Botox will now be allowed as treatment in the UK for chronic migraine. Typically (for this kind of malady) 35% sufferers who got a placebo reported reduction of 50% or more of days of pain - day of bad pain wise, their pain was cut in half. In the Botox group, almost half the patients (47%) reported the same reduction. Now of course that is a consequent - and of course wildly statistically significant - difference and the reason why Botox is being ‘legalised for medical use.’ 1.

In my head I have the number of ‘70% patients experience consequent reduction’ - produced with a placebo for ‘feeling nauseous when pregnant’. Meaning, any medication for ‘nausea during pregnancy’ has to beat that 70 % number. (No links sorry C might know.)

Obviously this complaint is easily diminished or eliminated by all kinds of things: loving husbands, servings of pickles with ice-cream, high self-esteem, a job with a an open schedule, as well as a caring doctor with a ‘new’ pink pill. And perhaps it is created by fear, anxiety, loneliness, therefore not, strictly speaking, a ‘medical’ complaint, though that’s another discussion.

Therefore, no meds for this complaint can be bought on prescription and no over the counter meds are allowed to advertise/state/: helps nausea. during p. (Where I live.)


Homeopathy and other ‘woo’ works, because of the placebo effect, and additionally because some minor ills just don’t last. It is not surprising that many turn to it, in view of the expense and danger of ‘official’ medics. Seen under that light, it would seem hard to imagine it could ever disappear, as after all instituted medecine counts on the same effects to some no doubt large degree. IMH experience, practically everyone is cured of a whole host of ‘ills’ with *prescription* medecine that can’t possibly have had any real effect.

Anyway placebo is an issue I haven’t sorted out in my own mind. 2. Here some patients are treated both by accredited Docs AND by some local witch doctor who pitches in.
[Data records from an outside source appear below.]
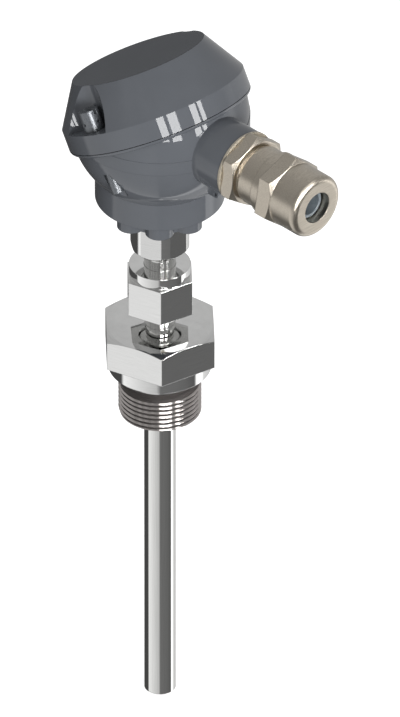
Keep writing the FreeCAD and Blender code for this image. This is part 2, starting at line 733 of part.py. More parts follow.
NODES = {
    "process_connection": process_connection,
    "protective_tube": protective_tube,
    "tip_plug": tip_plug,
    "coupling_sleeve": coupling_sleeve,
    "union_nut": union_nut,
    "ferrule": ferrule,
    "neck_tube": neck_tube,
    "head_nipple": head_nipple,
    "lock_nut": lock_nut,
    "head_body": head_body,
    "lid_gasket": lid_gasket,
    "lid": lid,
    "lid_screw_front": lambda: lid_screw(*screw_places()[0]),
    "lid_screw_rear": lambda: lid_screw(*screw_places()[1]),
    "screw_washers": screw_washers,
    "gland_seal": gland_seal,
    "gland_body": gland_body,
    "clamping_cage": clamping_cage,
    "sealing_insert": sealing_insert,
    "dome_nut": dome_nut,
    "insert_sheath": insert_sheath,
    "insulating_rod": insulating_rod,
    "measuring_resistor": measuring_resistor,
    "lead_wires": lead_wires,
    "mounting_plate": mounting_plate,
    "terminal_block": terminal_block,
    "terminal_clamps": terminal_clamps,
    "terminal_screws": terminal_screws,
    "fixing_screws": fixing_screws,
    "pressure_springs": pressure_springs,
}

os.makedirs("parts", exist_ok=True)
for name, make in NODES.items():
    shape = make()
    shape.exportStep("parts/" + name + ".step")
    print(name, len(shape.Solids), round(shape.Volume, 2), shape.isValid())
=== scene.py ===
import math

import bmesh
import bpy
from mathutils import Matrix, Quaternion, Vector


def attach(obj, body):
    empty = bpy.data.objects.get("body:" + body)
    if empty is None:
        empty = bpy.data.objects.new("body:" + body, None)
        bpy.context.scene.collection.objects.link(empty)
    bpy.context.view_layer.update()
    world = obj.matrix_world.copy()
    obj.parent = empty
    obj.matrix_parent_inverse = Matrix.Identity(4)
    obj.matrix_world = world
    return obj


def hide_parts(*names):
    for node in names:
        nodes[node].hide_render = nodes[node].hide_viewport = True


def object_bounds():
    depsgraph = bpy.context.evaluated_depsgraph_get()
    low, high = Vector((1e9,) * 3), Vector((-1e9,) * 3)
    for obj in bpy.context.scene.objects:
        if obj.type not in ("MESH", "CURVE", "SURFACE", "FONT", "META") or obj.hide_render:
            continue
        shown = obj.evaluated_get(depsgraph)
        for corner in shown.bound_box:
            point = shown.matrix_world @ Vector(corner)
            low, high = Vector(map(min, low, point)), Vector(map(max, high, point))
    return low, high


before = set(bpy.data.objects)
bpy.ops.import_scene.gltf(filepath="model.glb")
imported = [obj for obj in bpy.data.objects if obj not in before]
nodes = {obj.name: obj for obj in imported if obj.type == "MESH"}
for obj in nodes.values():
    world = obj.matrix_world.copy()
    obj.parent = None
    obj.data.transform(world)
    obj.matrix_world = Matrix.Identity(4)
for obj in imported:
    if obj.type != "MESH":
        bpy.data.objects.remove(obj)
cad_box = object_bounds()

MM = 0.001

# The photograph's view is parallel. A camera this far away, aimed and turned like this,
# comes nearest to it over the whole object.
VIEW_FROM = Vector((0.58195, -0.57225, 0.57782)).normalized()
VIEW_CENTRE = Vector((6.943, 7.278, 1.535)) * MM
VIEW_ROLL = 0.000985
CAMERA_DISTANCE = 4.8
CAMERA_REACH = 20
LENS = 960.64
SENSOR_HEIGHT = 36

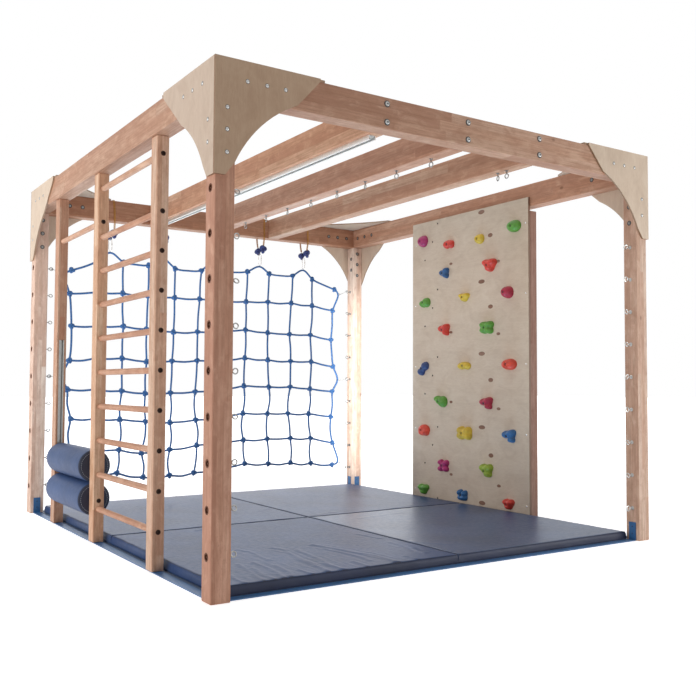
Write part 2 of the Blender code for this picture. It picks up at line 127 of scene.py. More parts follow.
class Look:
    """A material with short calls for its nodes."""

    def __init__(self, name, **shader):
        self.material = bpy.data.materials.new(name)
        self.material.use_nodes = True
        self.tree = self.material.node_tree
        self.shader = self.tree.nodes["Principled BSDF"]
        for key, value in shader.items():
            self.shader.inputs[key.replace("_", " ")].default_value = value

    def put(self, socket, value):
        if isinstance(value, bpy.types.NodeSocket):
            self.tree.links.new(value, socket)
        else:
            socket.default_value = value

    def add(self, kind, ins=None, **settings):
        made = self.tree.nodes.new("ShaderNode" + kind)
        for key, value in settings.items():
            setattr(made, key, value)
        for key, value in (ins or {}).items():
            self.put(made.inputs[key], value)
        return made

    def math(self, operation, a, b=0.0, c=0.0, clamp=False):
        return self.add("Math", {0: a, 1: b, 2: c}, operation=operation, use_clamp=clamp).outputs[0]

    def plus(self, a, b):
        return self.math("ADD", a, b)

    def times(self, a, b):
        return self.math("MULTIPLY", a, b)

    def slope(self, a, b, c):
        """a times b, plus c."""
        return self.math("MULTIPLY_ADD", a, b, c)

    def ramp(self, factor, stops, smooth=False):
        made = self.add("ValToRGB", {0: factor})
        ramp = made.color_ramp
        ramp.interpolation = "EASE" if smooth else "LINEAR"
        while len(ramp.elements) < len(stops):
            ramp.elements.new(0.5)
        for element, (place, colour) in zip(ramp.elements, stops):
            element.position = place
            element.color = (*(colour if isinstance(colour, tuple) else (colour,) * 3), 1.0)
        return made.outputs[0]

    def noise(self, vector, scale, detail=2.0, rough=0.5, distort=0.0):
        return self.add("TexNoise", {"Vector": vector, "Scale": scale, "Detail": detail,
                                     "Roughness": rough, "Distortion": distort}).outputs["Fac"]

    def mix(self, factor, a, b, blend="MIX"):
        made = self.add("Mix", data_type="RGBA", blend_type=blend)
        self.put(made.inputs[0], factor)
        for socket, value in ((made.inputs[6], a), (made.inputs[7], b)):
            self.put(socket, (*value, 1.0) if isinstance(value, tuple) else value)
        return made.outputs[2]

    def coat(self, colour, field, low, high, other):
        """Lay another colour on, its share set by a field between two (value, share) stops."""
        return self.mix(self.ramp(field, [low, high]), colour, other)

    def bump(self, height, distance, strength=1.0, under=None):
        made = self.add("Bump", {"Height": height, "Distance": distance, "Strength": strength})
        if under is not None:
            self.put(made.inputs["Normal"], under)
        return made.outputs[0]

    def places(self):
        """Object coordinates, whole and by axis."""
        vector = self.add("TexCoord").outputs["Object"]
        split = self.add("SeparateXYZ", {0: vector})
        return vector, {"x": split.outputs[0], "y": split.outputs[1], "z": split.outputs[2]}

    def join(self, x, y, z):
        return self.add("CombineXYZ", {0: x, 1: y, 2: z}).outputs[0]

    def use(self, colour=None, rough=None, normal=None):
        for key, value in (("Base Color", colour), ("Roughness", rough), ("Normal", normal)):
            if value is not None:
                self.put(self.shader.inputs[key], value)
        return self.material


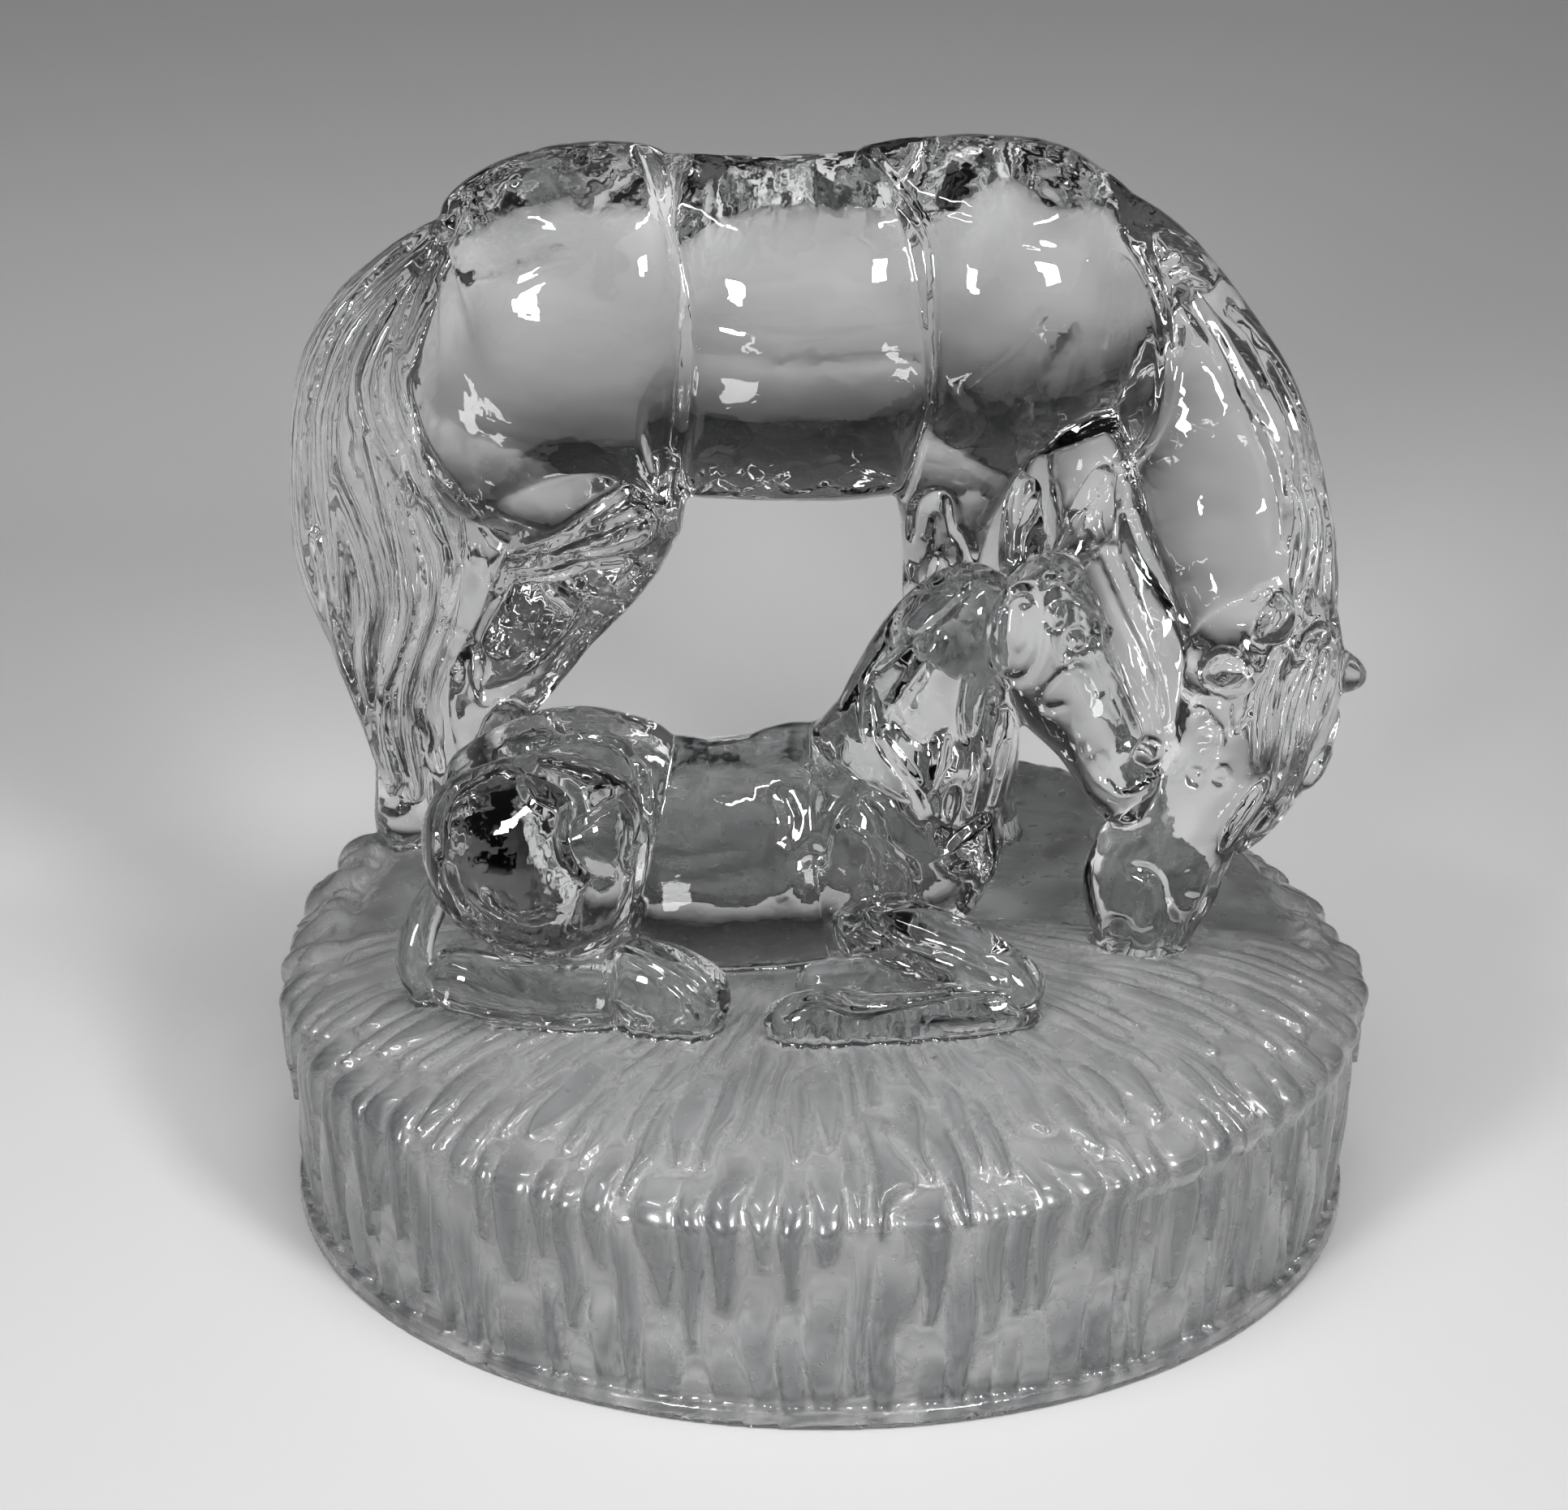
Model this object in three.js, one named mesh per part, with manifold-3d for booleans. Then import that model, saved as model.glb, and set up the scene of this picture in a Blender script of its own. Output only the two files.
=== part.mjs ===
// A pressed crystal figurine: a mare bends her neck down to the foal that lies in front of her,
// and both are one piece with the round tuft of grass they rest on. Millimetres, +Z up, the mare
// faces +X, and the origin is the middle of the flat underside.
import * as THREE from 'three';
import Module from 'manifold-3d';
import { LoftGeometry } from 'three/addons/geometries/LoftGeometry.js';
import { mergeVertices } from 'three/addons/utils/BufferGeometryUtils.js';

const wasm = await Module();
wasm.setup();

// the grassy base
const footWidth = 124;
const footHeight = 1.8;
const shoulderWidth = 128.4;
const shoulderHeight = 24;
const turfHeight = 33.5;
const edgeRound = 24;
const tuftWidth = 8;
const tuftDepth = 1;
const rearSwell = 2;
const rearTurn = THREE.MathUtils.degToRad(150);

// the horses, from the turf to the mare's croup
const mareHeight = 90;

// Stations are [x, y, z, across, deep]. x and y are shares of the foot's half width, so that the
// group fills its base, and z, across and deep are shares of the mare's height, all in percent.
const place = (x, y, z) => new THREE.Vector3(
  x * footWidth / 200,
  y * footWidth / 200,
  turfHeight + z * mareHeight / 100,
);
const thick = (share) => share * mareHeight / 100;

function solid(geometry) {
  const bare = new THREE.BufferGeometry();
  bare.setAttribute('position', geometry.attributes.position);
  bare.setIndex(geometry.index);
  const merged = mergeVertices(bare, 1e-4);
  return new wasm.Manifold(new wasm.Mesh({
    numProp: 3,
    vertProperties: new Float32Array(merged.attributes.position.array),
    triVerts: new Uint32Array(merged.index.array),
  }));
}

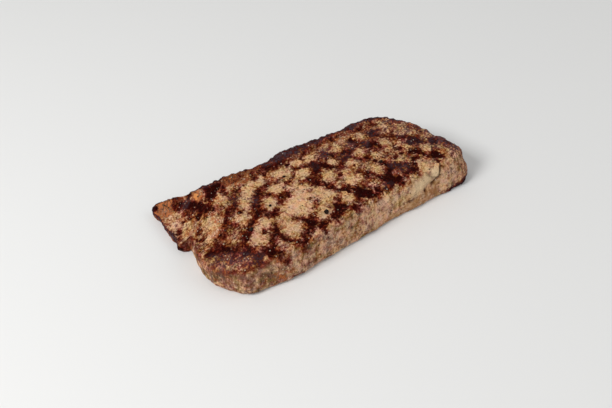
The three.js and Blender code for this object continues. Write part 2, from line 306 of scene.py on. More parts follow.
# black clots, as x, y, radius and strength
charClots = [
    (4, 9, 4.4, 1), (2, 3, 4.6, 0.9), (-1, -31, 5, 1.1), (17, -26, 3.6, 1), (21, -31, 4.4, 1),
    (27.5, -28.5, 3.4, 1.05), (39, -29, 5.2, 1.1), (50, -20, 4.4, 1), (43, -12, 2.8, 1.1),
    (43, 6, 3.4, 1), (52, 15, 3.2, 0.95), (68, -5, 4.2, 1), (74, -22, 4.4, 1.1), (28, -15, 2.6, 0.95),
    (24, 5, 3.8, 0.9), (14, 14, 3, 0.75), (-23, -31, 3.6, 1.05), (-27, -38, 3.4, 1), (-17, -37, 3.6, 1),
    (-8, -38, 2.2, 0.9), (-46, -9, 3.8, 1), (-34, 5, 3.8, 0.95), (-57, -19, 2.6, 0.9), (-79, -19, 3.6, 1),
    (-67, -28, 4, 1.05), (-52, -42, 4.2, 1.1), (-63, 20, 4, 1.1), (-57, 24, 4.2, 1.05),
    (-62, 25.5, 3.4, 1.1), (-55, 17.5, 3, 0.95), (15, -27, 6, 0.95), (34, -31, 4.5, 0.9),
    (61, -19.5, 4.3, 0.95), (13, -6, 2.2, 0.85), (-14, -23.5, 2.2, 0.6), (25.5, -5, 1.6, 0.7),
    (38.5, 2.5, 1.6, 0.6), (38, -8.5, 2.8, 1), (57, 20.5, 3, 0.7), (25, 10, 2.8, 1), (26, -17, 3.5, 0.8),
    (-22, -6.5, 3.2, 0.95), (-36, -17, 2.6, 0.85), (-38.5, -40, 2.4, 0.95), (-54, 14.5, 2.2, 0.75),
    (-48.5, 10.5, 2.4, 0.85), (-76, 7.5, 2.4, 0.7), (-81, -1, 2.4, 0.8), (-67, -23.5, 2.4, 0.8),
    (-76.5, -26, 2.8, 0.8), (-67, -33, 2.4, 0.7), (11, -32, 3.5, 0.8), (-15, -26, 2.8, 0.55),
    (-1, 17.5, 2, 1.3), (-12, -37, 2.2, 0.85), (-19, -38, 2.6, 0.9), (7, -37.5, 3, 0.75),
    (33, 11, 2.2, 0.8), (37.5, 16.5, 2.4, 1.1), (25, 23.5, 3.5, 0.75), (4, 23, 3, 0.7),
    (46, 23.5, 2.5, 0.7), (-12.5, -16, 2.4, 0.45), (-74, 22, 3.4, 1), (-70, 15, 3.6, 1),
    (-78, 4, 3, 0.75), (-82, 1, 2.6, 0.7), (-80, -3, 3.6, 0.85), (-62, 6, 2.2, 0.8), (-54, -3, 2.6, 1),
    (-72.5, -18, 3, 1.05), (-69.5, -25, 2.4, 0.85), (-82, 20, 1.6, 0.9), (-87, 17, 2.6, 0.7),
    (-89, 11, 3.2, 0.75), (-76, 18, 2.6, 0.55), (51, -11, 2.4, 0.8), (6, -35, 2.4, 1), (87, -18, 3.4, 1),
    (80.5, -11.5, 4.4, 1), (-46, 18, 1.6, 0.6), (55, 14.5, 2.2, 0.7), (-65, 20.5, 3.4, 1.3),
    (-72.5, 31, 2.8, 1), (-78.5, 32, 3.2, 1.2), (-75, 26, 3.4, 1.25), (-70.5, 20, 3.2, 1.2),
    (-78.5, 19, 2.6, 0.85), (-65, 9.5, 2, 0.8), (-79.5, 6, 3, 0.9), (-40, -9.5, 2.2, 0.9),
    (-57, -15.5, 2.2, 0.7), (-69.5, -30.5, 2.8, 0.95), (-47.5, -36.5, 2.2, 0.85), (-59.5, -42, 2.6, 0.8),
    (-24, 9.5, 2, 0.8), (-38, 24, 3, 0.75), (-44, 21.5, 2.5, 0.6), (-31, 23, 3, 0.8), (-53, 21, 3, 0.7),
    (-24, 24, 3, 0.75), (-73.5, 13.5, 2.8, 1), (-49, -6.5, 2.4, 0.8), (-48, -24.5, 2.3, 0.8),
    (-71, -31, 2.5, 0.8), (-55.5, -33.5, 2, 0.8), (-32.5, 18.5, 2.6, 1), (-23, 17, 1.6, 0.6),
    (-80, -11, 2.4, 0.6), (-9.5, -20, 3, 0.62), (-10, -9, 2.6, 0.55), (-17, -27, 2.4, 0.75),
    (2, -24.5, 3.2, 0.75), (10, -20.5, 2.6, 0.85), (-1, 6, 2, 0.8), (7, 14, 1.6, 0.6), (43, -29, 3, 0.95),
    (47, -31, 2.2, 0.6), (49.5, -12, 2, 0.8), (48, -16, 2, 0.8), (42.5, 11.5, 2.2, 0.7),
    (67, 11.5, 2.2, 0.6), (72, -29, 2.6, 0.6), (83, -28, 2.6, 0.6), (58, -23.5, 2.2, 0.85),
    (56, -10.5, 2.4, 0.8), (56, -5.5, 2.6, 0.9), (84, -16, 2.4, 0.7), (55, 22.5, 2.6, 0.7),
    (62, 8, 2, 0.7), (-9, 17.5, 2.2, 1.1), (-26, 17.5, 2, 0.9), (-15.5, 4, 2, 0.8), (-10, -3, 2.4, 0.65),
    (-11.5, -22, 2, 0.6), (-17, -40, 2.6, 0.9), (-26.5, -40, 2, 0.9), (10, -23, 2.4, 0.85),
    (8, -35.5, 3, 0.85), (8.5, 16, 1.8, 0.8), (39.5, -11, 2.4, 0.9), (-20.5, 1.5, 2, 0.75),
    (-11.5, 6, 2.2, 0.8), (2.5, -2, 2, 0.8), (13.5, -18.5, 2.2, 0.85), (-7, -27.5, 2, 0.65),
    (-66, -40, 1.2, 0.9), (-72, -43, 1.6, 0.8), (-61, -41, 1.3, 0.7),
]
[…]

Works a treat I am told (anecdotal.) Homeopaths, conversely, lobby and work hard to become ‘respectable’... In Geneva, they managed to institute a lectureship in Homeopathy in the medical Faculty - under pol pressure - had to be cancelled finally as no students showed up.

1. I read this here (in french) no doubt goog will provide.

http://www.letemps.ch/Page/Uuid/d3182432-8ba1-11df-a7c3-d97c1092a604/Du_Botox_pour_soigner_la_migraine

2. Not on how it works, but the statistics of it, interaction with diff. kinds of illness, medical treatment, etc.

Ana

C. Corax said...

Ed Calabrese?! I knew him well back in the early 80s! Well, I knew him through his wife. In fact, when our hot water heater died and took three days to be repaired, I walked up the road to take a shower at their house. They had a truly mellow and wonderful Irish setter at the time. I lost touch when they moved one town west.

He was subjecting sheep's blood to exhaust pollution to study the effects of auto exhaust way back then.

I love how some woo-believers get their knickers in a twist over this, that or the other thing in vaccines, but merrily swallow toxins in their homeopathic swill.